#### Collected data:

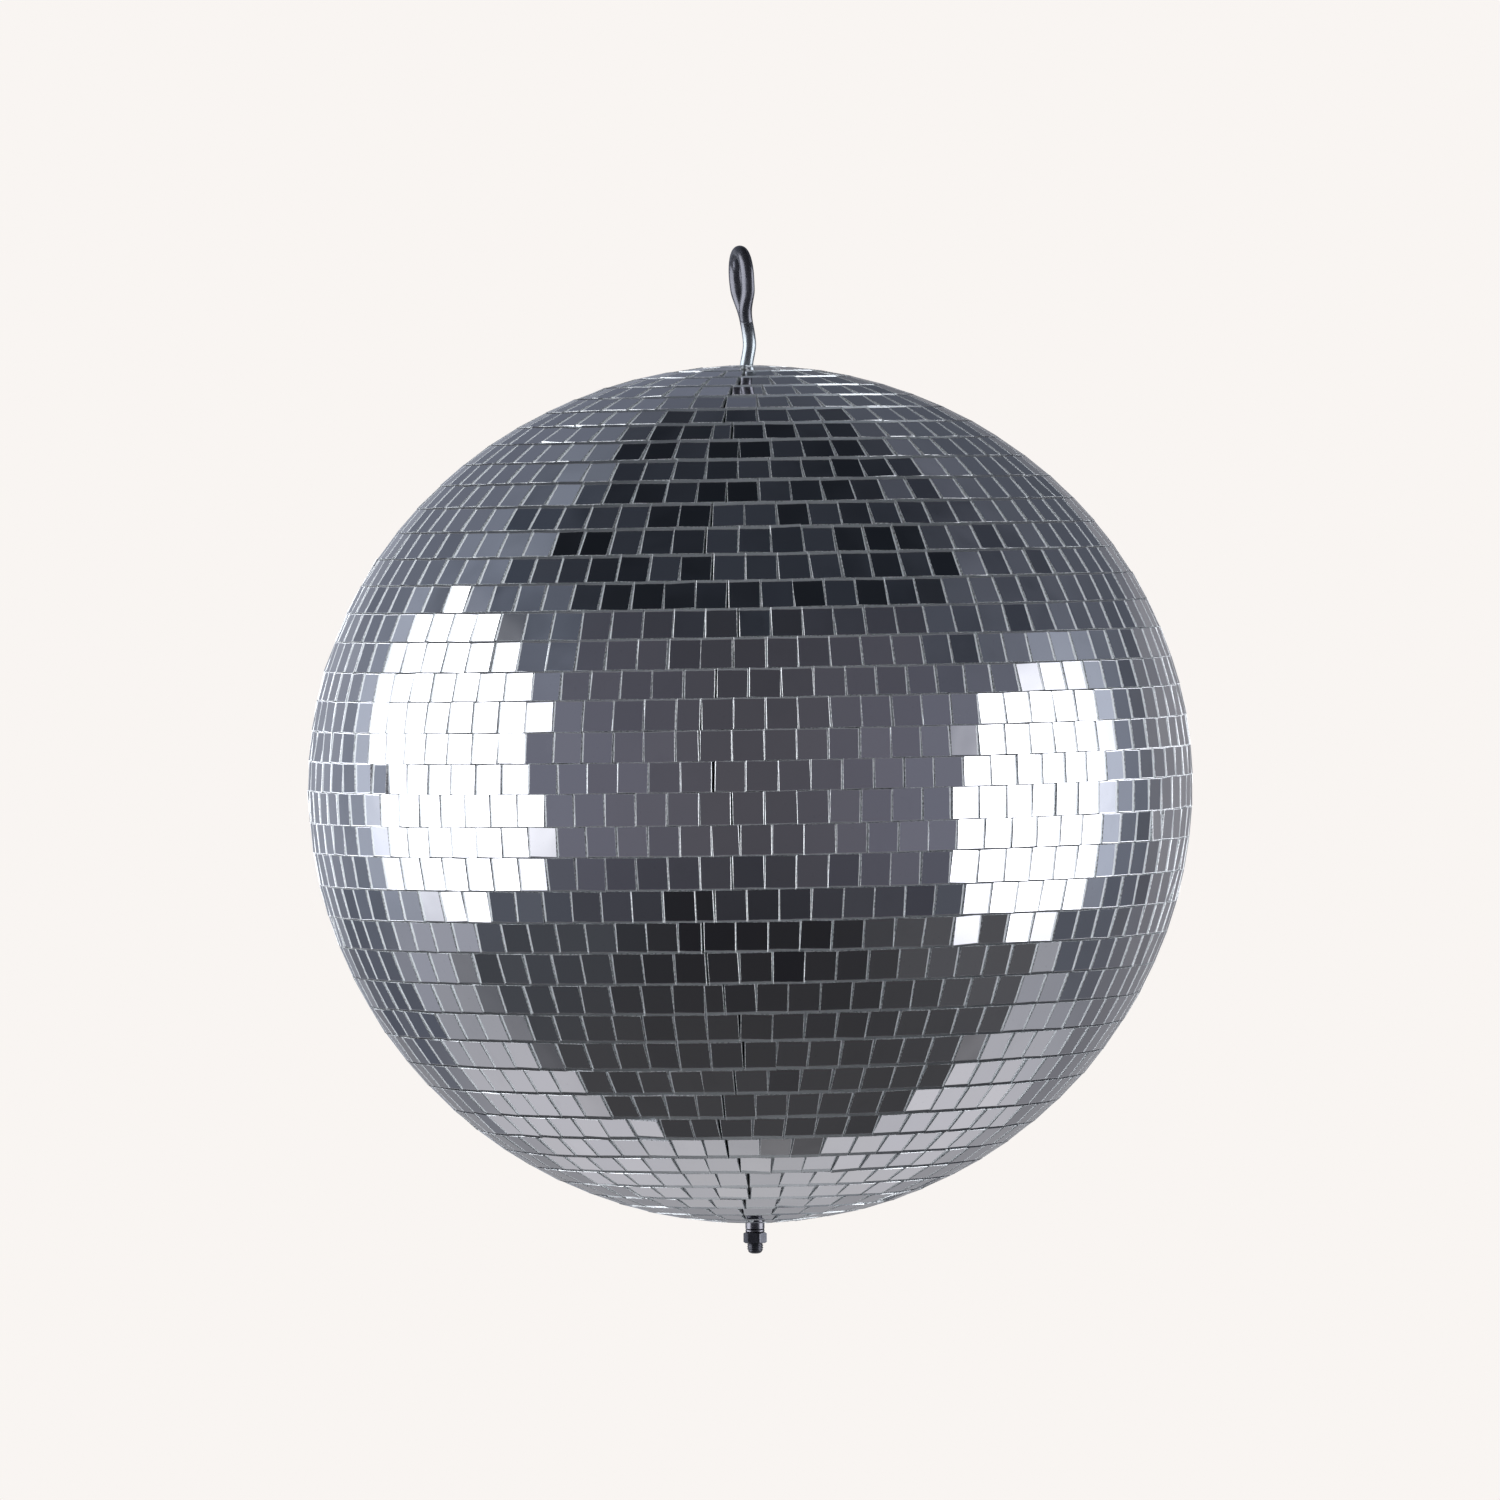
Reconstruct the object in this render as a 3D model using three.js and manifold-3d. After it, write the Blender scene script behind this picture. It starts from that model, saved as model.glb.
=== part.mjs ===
// Hanging mirror ball: a hollow two-part core dressed in rows of mirror tiles, turning on a long eye bolt.
// Millimetres, +Z up. The origin is the lowest point of the bolt's domed tip, on the spin axis.
// Front is -Y. The ball rests on a small ring above the bolt's nut, and can turn and lift on the bolt.
import * as THREE from "three";
import { mergeVertices } from "three/addons/utils/BufferGeometryUtils.js";
import Module from "manifold-3d";

const wasm = await Module();
wasm.setup();

// Ball: widest at its joint, a little flatter above it than below it.
const ballRadius = 150;
const heightAboveJoint = 142.3;
const depthBelowJoint = 149;
const sides = 28; // flats round every turned piece of the ball

// Mirror rows: strips of 10 mm tiles on a thin backing, laid round the ball from pole to pole.
const rowCount = 42;
const rowGap = 0.4;
const rowDrift = 3.9; // the most that the hand-laid rows have crept up the ball
const driftRow = 24; // the row edge where that is
const driftSpread = 11; // rows either side of it over which the creep fades
const stripThickness = 1.6;
const polarOpening = 4.6; // radius left open round the tube at each pole
const seamTurn = -4; // degrees from the front to the place where each strip's two ends meet
const seamWander = 2.6; // degrees that place strays from row to row
const seamWaver = 0.93; // radians of that stray from one row to the next
const seamWidth = 1.2;

// Core: two moulded half shells that lap at the joint, each with a boss that holds the tube.
const skinGap = 0.3;
const coreWall = 2;
const corePoints = 8; // outline points from boss to joint
const lapHeight = 6;
const lapInset = 0.9; // between the upper shell's wall and the lap inside it
const bossRadius = 7;
const bossDepth = 14;
const bossFoot = 1; // where the shell's wall runs into the boss

// Tube, ring, nut and bolt on the spin axis.
const tubeRadius = 3.25;
const tubeWall = 0.5;
const tubeBelowBall = 2.3;
const fitGap = 0.1; // tube in boss, and between pieces that rest on each other
const ringThickness = 1;
const nutAcrossFlats = 7;
const nutTurn = -7; // degrees from a flat square to the front
const nutHeight = 3.6;
const nutChamfer = 0.35;
const threadRadius = 2.5;
const threadLength = 30;
const threadClearance = 0.15;
const tipLength = 3.6; // thread that stands out under the nut
const tipDome = 1.2;
const tipFlat = 1.5; // radius where the dome flattens out
const tipRise = 0.3; // height of the dome there
const wireOverlap = 1; // length of wire joined into the thread
const wireRadius = 2.25;
const wireSides = 12;

// Eye: a teardrop loop bent in the end of the same wire.
const eyeAboveBall = 40.8; // top of the eye over the top of the ball
const eyeRadius = 8.25; // centre line of the loop
const eyeTaper = 15.3; // from the loop's widest line down to its neck
const neckReach = 9; // how far under the neck the wire starts to swing out
const eyeTurn = 13.6; // degrees the loop is twisted from straight fore and aft
const eyeLean = -1.8; // sideways offset of the crown, from handling
const eyeGap = 0.4; // between the loop's cut end and the shank
const shankBow = 1.3; // sideways bow of the wire between ball and neck
const bowStart = 2; // how far inside the ball's top the bow begins

const ringBottom = tipLength + nutHeight + fitGap;
const tubeBottom = ringBottom + ringThickness + fitGap;
const jointHeight = tubeBottom + tubeBelowBall + depthBelowJoint;
const ballTop = jointHeight + heightAboveJoint;
const eyeTop = ballTop + eyeAboveBall;
const eyeCentre = eyeTop - wireRadius - eyeRadius;
const neckHeight = eyeCentre - eyeTaper;

const mirror = { color: 0x9c9ca6, roughness: 0.03, metalness: 1 };
const corePlastic = { color: 0x2b2b2e, roughness: 0.7, metalness: 0 };
const zincSteel = { color: 0xb4b9c0, roughness: 0.22, metalness: 1 };
const plainSteel = { color: 0x9fa2a8, roughness: 0.3, metalness: 1 };

const part = new THREE.Group();

function addPiece(name, geometry, look) {
  const piece = new THREE.Mesh(geometry, new THREE.MeshStandardMaterial(look));
  piece.name = name;
  part.add(piece);
}

// A geometry as a manifold-3d solid, and back again.
function toSolid(geometry) {
  const bare = geometry.index ? geometry.toNonIndexed() : geometry.clone();
  bare.deleteAttribute("normal");
  bare.deleteAttribute("uv");
  const merged = mergeVertices(bare, 1e-3);
  return new wasm.Manifold(
    new wasm.Mesh({
      numProp: 3,
      vertProperties: merged.attributes.position.array,
      triVerts: new Uint32Array(merged.index.array),
    }),
  );
}

function toGeometry(solid) {
  const mesh = solid.getMesh();
  const geometry = new THREE.BufferGeometry();
  geometry.setAttribute("position", new THREE.BufferAttribute(mesh.vertProperties, 3));
  geometry.setIndex(new THREE.BufferAttribute(mesh.triVerts, 1));
  return geometry;
}

// A solid turned about Z from a closed outline of [radius, height] points.
function turned(outline, flats) {
  const points = outline.map(([radius, height]) => new THREE.Vector2(radius, height));
  points.push(points[0].clone());
  return new THREE.LatheGeometry(points, flats).rotateX(Math.PI / 2);
}

// The ball's outline from its top pole to its bottom pole, as radius and height.
const meridian = new THREE.CurvePath();
meridian.add(
  new THREE.EllipseCurve(0, jointHeight, ballRadius, heightAboveJoint, Math.PI / 2, 0, true),
);
meridian.add(
  new THREE.EllipseCurve(0, jointHeight, ballRadius, depthBelowJoint, 0, -Math.PI / 2, true),
);
const meridianLength = meridian.getLength();

// The point at a distance along the outline from the top pole, at a depth under the mirrors.
function underSkin(distance, depth) {
  const along = distance / meridianLength;
  const point = meridian.getPointAt(along);
  const heading = meridian.getTangentAt(along);
  return [point.x + heading.y * depth, point.y - heading.x * depth];
}

// Distance from the top pole to the upper edge of a row.
function rowEdge(row) {
  const pitch = (meridianLength - 2 * polarOpening) / rowCount;
  const fade = Math.min(1, Math.abs(row - driftRow) / driftSpread);
  return polarOpening + row * pitch - (rowDrift * (1 + Math.cos(Math.PI * fade))) / 2;
}

// One strip of mirror tiles: a band on the ball with a slit where its two ends meet.
function makeMirrorRow(row) {
  const upper = rowEdge(row) + rowGap / 2;
  const lower = rowEdge(row + 1) - rowGap / 2;
  const band = turned(
    [
      underSkin(lower, stripThickness),
      underSkin(lower, 0),
      underSkin(upper, 0),
      underSkin(upper, stripThickness),
    ],
    sides,
  );
  const turn = seamTurn + seamWander * Math.sin(row * seamWaver);
  const reach = ballRadius + stripThickness;
  const slit = new THREE.BoxGeometry(seamWidth, reach, 2 * eyeTop);
  slit.translate(0, -reach / 2, 0);
  slit.rotateZ(THREE.MathUtils.degToRad(turn));
  return toGeometry(toSolid(band).subtract(toSolid(slit)));
}

// Evenly spaced outline points of the core between two distances from the top pole, at a depth.
function coreLine(from, to, depth) {
  const points = [];
  for (let i = 0; i <= corePoints; i += 1) {
    points.push(underSkin(from + ((to - from) * i) / corePoints, depth));
  }
  return points;
}

const coreDepth = stripThickness + skinGap;
const bossBore = tubeRadius + fitGap;
const jointDistance = new THREE.EllipseCurve(
  0, 0, ballRadius, heightAboveJoint, Math.PI / 2, 0, true,
).getLength();

// The upper half shell: its rim is plain, and covers the lower shell's lap.
function makeUpperCore() {
  const outer = coreLine(bossRadius, jointDistance, coreDepth);
  const inner = coreLine(jointDistance, bossRadius + bossFoot, coreDepth + coreWall);
  const [, crown] = outer[0];
  return turned(
    [[bossBore, crown - bossDepth], [bossBore, crown], ...outer, ...inner,
      [bossRadius, crown - coreWall - bossFoot], [bossRadius, crown - bossDepth]].reverse(),
    sides,
  );
}

// The lower half shell: its rim steps inwards and stands up inside the upper shell.
function makeLowerCore() {
  const bottomPole = meridianLength;
  const outer = coreLine(jointDistance + fitGap, bottomPole - bossRadius, coreDepth);
  const inner = coreLine(
    bottomPole - bossRadius - bossFoot, jointDistance + lapHeight, coreDepth + coreWall,
  );
  const lapOuter = ballRadius - coreDepth - coreWall - lapInset;
  const lapInner = lapOuter - coreWall;
  const [, crown] = outer[outer.length - 1];
  return turned(
    [[lapInner, jointHeight + lapHeight], [lapOuter, jointHeight + lapHeight],
      [lapOuter, outer[0][1]], ...outer,
      [bossBore, crown], [bossBore, crown + bossDepth], [bossRadius, crown + bossDepth],
      [bossRadius, crown + coreWall + bossFoot], ...inner,
      [lapInner, jointHeight - lapHeight]].reverse(),
    sides,
  );
}

function makeCentralTube() {
  const bore = tubeRadius - tubeWall;
  const top = ballTop - coreDepth;
  return turned(
    [[bore, tubeBottom], [bore, top], [tubeRadius, top], [tubeRadius, tubeBottom]].reverse(),
    sides,
  );
}

function makeThrustRing() {
  const bore = tubeRadius - tubeWall;
  const top = ringBottom + ringThickness;
  return turned(
    [[bore, ringBottom], [bore, top], [tubeRadius, top], [tubeRadius, ringBottom]].reverse(),
    sides,
  );
}

// A hexagon nut with its corners chamfered at both faces, and a plain hole that clears the thread.
function makeBottomNut() {
  const cornerRadius = nutAcrossFlats / Math.sqrt(3);
  const faceRadius = nutAcrossFlats / 2;
  const bore = threadRadius + threadClearance;
  const bottom = tipLength;
  const top = tipLength + nutHeight;
  const prism = new THREE.CylinderGeometry(cornerRadius, cornerRadius, nutHeight, 6)
    .rotateX(Math.PI / 2)
    .rotateZ(THREE.MathUtils.degToRad(30 + nutTurn))
    .translate(0, 0, (bottom + top) / 2);
  const blank = turned(
    [[bore, bottom], [bore, top], [faceRadius, top], [cornerRadius, top - nutChamfer],
      [cornerRadius, bottom + nutChamfer], [faceRadius, bottom]].reverse(),
    sides,
  );
  return toGeometry(toSolid(prism).intersect(toSolid(blank)));
}

// The bolt's centre line in the plane of its eye. Each stretch has its own number of stations, so that
// the straight shank has few faces, and the crown of the eye falls in the middle of a face.
class BentWire extends THREE.Curve {
  constructor(stretches) {
    super();
    this.stretches = stretches;
    this.stations = stretches.reduce((sum, stretch) => sum + stretch.stations, 0);
  }

  getPoint(t) {
    let station = t * this.stations;
    let k = 0;
    while (k < this.stretches.length - 1 && station > this.stretches[k].stations) {
      station -= this.stretches[k].stations;
      k += 1;
    }
    const { line, stations } = this.stretches[k];
    const point = line.getPoint(station / stations);
    return new THREE.Vector3(0, point.x, point.y);
  }

  getUtoTmapping(u) {
    return u;
  }
}

const at = (across, height) => new THREE.Vector2(across, height);

function boltLine() {
  const swing = neckHeight - neckReach;
  const threadTop = tipLength + threadLength;
  const returnEnd = at(-(2 * wireRadius + eyeGap), neckHeight);
  return new BentWire([
    { line: new THREE.LineCurve(at(0, threadTop - wireOverlap), at(0, ballTop)), stations: 1 },
    { line: new THREE.LineCurve(at(0, ballTop), at(0, swing)), stations: 3 },
    {
      line: new THREE.CubicBezierCurve(
        at(0, swing), at(0, neckHeight), at(eyeRadius, eyeCentre - eyeTaper / 2), at(eyeRadius, eyeCentre),
      ),
      stations: 10,
    },
    { line: new THREE.EllipseCurve(0, eyeCentre, eyeRadius, eyeRadius, 0, Math.PI), stations: 15 },
    {
      line: new THREE.CubicBezierCurve(
        at(-eyeRadius, eyeCentre), at(-eyeRadius, eyeCentre - eyeTaper / 2),
        at(returnEnd.x - 1, neckHeight + eyeTaper / 3), returnEnd,
      ),
      stations: 8,
    },
  ]);
}

// Sideways offset of a point of the bolt: none in the ball, then a bow to the right under the neck, a
// lean to the left that grows up to the crown, and the twist of the loop.
function sideways(across, height) {
  const { clamp, degToRad, smoothstep } = THREE.MathUtils;
  const bowMiddle = (ballTop + neckHeight) / 2;
  const bowEnd = neckHeight + eyeTaper / 2;
  const twistEnd = neckHeight + eyeTaper * 0.7;
  const bow = smoothstep(height, ballTop - bowStart, bowMiddle) - smoothstep(height, bowMiddle, bowEnd);
  const lean = clamp((height - bowMiddle) / (eyeTop - bowMiddle), 0, 1);
  const twist = across * Math.tan(degToRad(eyeTurn)) * smoothstep(height, neckHeight, twistEnd);
  return shankBow * bow + eyeLean * lean - twist;
}

// The eye bolt: a round bar, bent at its head into a closed loop, and threaded at its foot.
function makeEyeBolt() {
  const corners = [];
  for (let i = 0; i < wireSides; i += 1) {
    const angle = (2 * Math.PI * (i + 0.5)) / wireSides;
    corners.push(at(wireRadius * Math.cos(angle), wireRadius * Math.sin(angle)));
  }
  const line = boltLine();
  const wire = new THREE.ExtrudeGeometry(new THREE.Shape(corners), {
    steps: line.stations,
    extrudePath: line,
  });
  const places = wire.attributes.position;
  for (let i = 0; i < places.count; i += 1) {
    places.setX(i, places.getX(i) + sideways(places.getY(i), places.getZ(i)));
  }
  const thread = turned(
    [[0, 0], [tipFlat, tipRise], [threadRadius, tipDome],
      [threadRadius, tipLength + threadLength], [0, tipLength + threadLength]],
    sides,
  );
  return toGeometry(toSolid(thread).add(toSolid(wire)));
}

addPiece("eye_bolt", makeEyeBolt(), zincSteel);
addPiece("bottom_nut", makeBottomNut(), zincSteel);
addPiece("thrust_ring", makeThrustRing(), plainSteel);
addPiece("central_tube", makeCentralTube(), plainSteel);
addPiece("upper_core_shell", makeUpperCore(), corePlastic);
addPiece("lower_core_shell", makeLowerCore(), corePlastic);
for (let row = 0; row < rowCount; row += 1) {
  addPiece(`mirror_row_${String(row + 1).padStart(2, "0")}`, makeMirrorRow(row), mirror);
}

export default part;
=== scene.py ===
"""Hanging mirror ball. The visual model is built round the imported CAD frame, in metres, +Z up.

Every mirror row of the CAD is replaced by its tiles on a backing strip. The eye bolt, nut, ring and tube
are replaced by finely turned and swept copies. The core shells are the CAD's own.
"""

import math
import random

import bmesh
import bpy
from mathutils import Matrix, Vector


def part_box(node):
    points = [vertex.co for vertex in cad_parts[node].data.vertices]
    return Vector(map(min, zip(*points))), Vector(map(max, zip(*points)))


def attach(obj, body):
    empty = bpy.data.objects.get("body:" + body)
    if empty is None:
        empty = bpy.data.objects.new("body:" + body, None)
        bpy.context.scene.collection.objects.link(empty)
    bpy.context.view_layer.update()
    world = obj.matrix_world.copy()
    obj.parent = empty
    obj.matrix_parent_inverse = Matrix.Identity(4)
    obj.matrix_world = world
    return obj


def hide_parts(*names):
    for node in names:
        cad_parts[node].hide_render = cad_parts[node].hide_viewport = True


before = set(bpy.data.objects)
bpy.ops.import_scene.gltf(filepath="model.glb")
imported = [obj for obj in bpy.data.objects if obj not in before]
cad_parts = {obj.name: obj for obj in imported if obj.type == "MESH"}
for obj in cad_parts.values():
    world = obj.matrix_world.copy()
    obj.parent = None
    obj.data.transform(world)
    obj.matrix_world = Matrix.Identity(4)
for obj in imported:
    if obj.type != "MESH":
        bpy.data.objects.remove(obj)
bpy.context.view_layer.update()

MM = 0.001
random.seed(41)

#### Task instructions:
Copy exactly, and only, the lines from the one containing "const corners = [];" through the one containing "obj.matrix_world = world".

#### Exercise solution:
  const corners = [];
  for (let i = 0; i < wireSides; i += 1) {
    const angle = (2 * Math.PI * (i + 0.5)) / wireSides;
    corners.push(at(wireRadius * Math.cos(angle), wireRadius * Math.sin(angle)));
  }
  const line = boltLine();
  const wire = new THREE.ExtrudeGeometry(new THREE.Shape(corners), {
    steps: line.stations,
    extrudePath: line,
  });
  const places = wire.attributes.position;
  for (let i = 0; i < places.count; i += 1) {
    places.setX(i, places.getX(i) + sideways(places.getY(i), places.getZ(i)));
  }
  const thread = turned(
    [[0, 0], [tipFlat, tipRise], [threadRadius, tipDome],
      [threadRadius, tipLength + threadLength], [0, tipLength + threadLength]],
    sides,
  );
  return toGeometry(toSolid(thread).add(toSolid(wire)));
}

addPiece("eye_bolt", makeEyeBolt(), zincSteel);
addPiece("bottom_nut", makeBottomNut(), zincSteel);
addPiece("thrust_ring", makeThrustRing(), plainSteel);
addPiece("central_tube", makeCentralTube(), plainSteel);
addPiece("upper_core_shell", makeUpperCore(), corePlastic);
addPiece("lower_core_shell", makeLowerCore(), corePlastic);
for (let row = 0; row < rowCount; row += 1) {
  addPiece(`mirror_row_${String(row + 1).padStart(2, "0")}`, makeMirrorRow(row), mirror);
}

export default part;
=== scene.py ===
"""Hanging mirror ball. The visual model is built round the imported CAD frame, in metres, +Z up.

Every mirror row of the CAD is replaced by its tiles on a backing strip. The eye bolt, nut, ring and tube
are replaced by finely turned and swept copies. The core shells are the CAD's own.
"""

import math
import random

import bmesh
import bpy
from mathutils import Matrix, Vector


def part_box(node):
    points = [vertex.co for vertex in cad_parts[node].data.vertices]
    return Vector(map(min, zip(*points))), Vector(map(max, zip(*points)))


def attach(obj, body):
    empty = bpy.data.objects.get("body:" + body)
    if empty is None:
        empty = bpy.data.objects.new("body:" + body, None)
        bpy.context.scene.collection.objects.link(empty)
    bpy.context.view_layer.update()
    world = obj.matrix_world.copy()
    obj.parent = empty
    obj.matrix_parent_inverse = Matrix.Identity(4)
    obj.matrix_world = world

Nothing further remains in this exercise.